After a backlash to his news conference in the Finnish capital Helsinki with Putin, Trump read a statement saying he now acknowledges Russian meddling in the 2016 election process.

“I accept our intelligence community’s conclusion that Russia’s meddling in the 2016 election took place,” said Trump to reporters in the White House while reading off a sheet of paper. “Could be other people also…a lot of people out there.” But the president immediately tried to distance himself from the findings by saying, “There was no collusion at all.”

Senior member of the Foreign Affairs Committee and ranking member of the Europe, Eurasia and Emerging Threats Subcommittee Congressman Gregory Meeks said that Trump kowtowed to an adversary in front of the world and embarrassed the United States.

“The Helsinki summit is remarkable insofar as, for the first time, a U.S. President sat in front of the world stage to undermine their own Department of Justice, their own intelligence community, and invited a foreign adversary to do the same,” said Meeks in a statement. “When given the chance to denounce Russia’s interference in our elections, Trump instead parroted Russian propaganda, pivoting to the ‘missing’ server conspiracy theory that his own U.S. attorney explicitly debunked in court.”

During the Helsinki debacle, when Trump was asked if he believed Putin when he said he didn’t meddle or if he believed the intelligence committee, he said, “I have confidence in both parties.” He also said he misspoke earlier this week when he said he didn’t have any reason to believe Russia interfered in the election.

“The sentence should have been, ‘I don’t see any reason why it wouldn’t be Russia.’ Sort of a double negative,” said Trump to White House reporters. “So you can put that in, and I think that probably clarifies things pretty good by itself.”

The past several weeks the president has shocked even those in the Republican Party.

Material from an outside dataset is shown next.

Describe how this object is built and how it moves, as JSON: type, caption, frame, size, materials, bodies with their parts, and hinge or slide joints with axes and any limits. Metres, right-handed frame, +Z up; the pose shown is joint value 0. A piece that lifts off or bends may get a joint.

During meetings in Belgium with other NATO leaders, Trump accused Germany of being beholden to Russia because of oil and said the United States puts in more than it gets out of the alliance. Trump said later that he thought the meeting with Putin went “even better” than the NATO meetings.

U.S. Sen. Kirsten Gillibrand took to social media to express her dismay for Trump.

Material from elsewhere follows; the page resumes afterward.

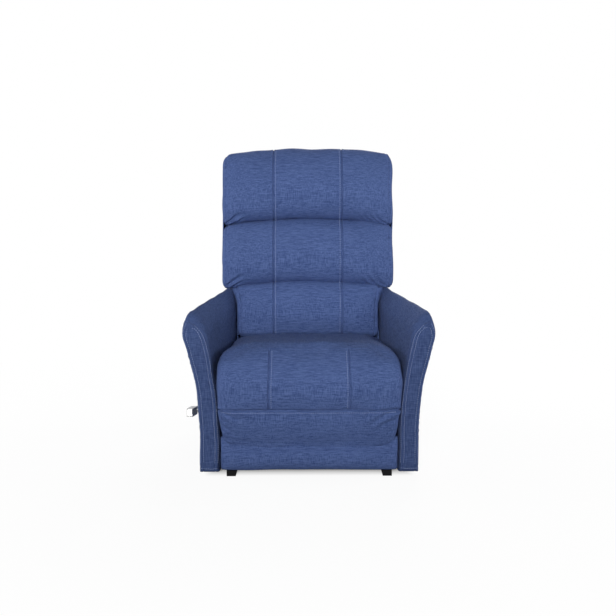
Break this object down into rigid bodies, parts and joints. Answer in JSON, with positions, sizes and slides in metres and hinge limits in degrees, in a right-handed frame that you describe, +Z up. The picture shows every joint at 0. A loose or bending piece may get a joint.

“We just witnessed the president of the United States abdicate his national security responsibilities as commander in chief,” Gillibrand tweeted. “When he was given the chance to hold Putin accountable and condemn Russia’s interference in our elections, he refused.”

U.S. Sen. Chuck Schumer also took to Twitter to outline how he felt the Republican-dominated Senate should respond to Trump, including increasing sanctions on Russia, demanding public testimony from Trump’s national security team that was in Helsinki, passing legislation to protect Special Counsel Robert Mueller’s investigation and passing an election security bill.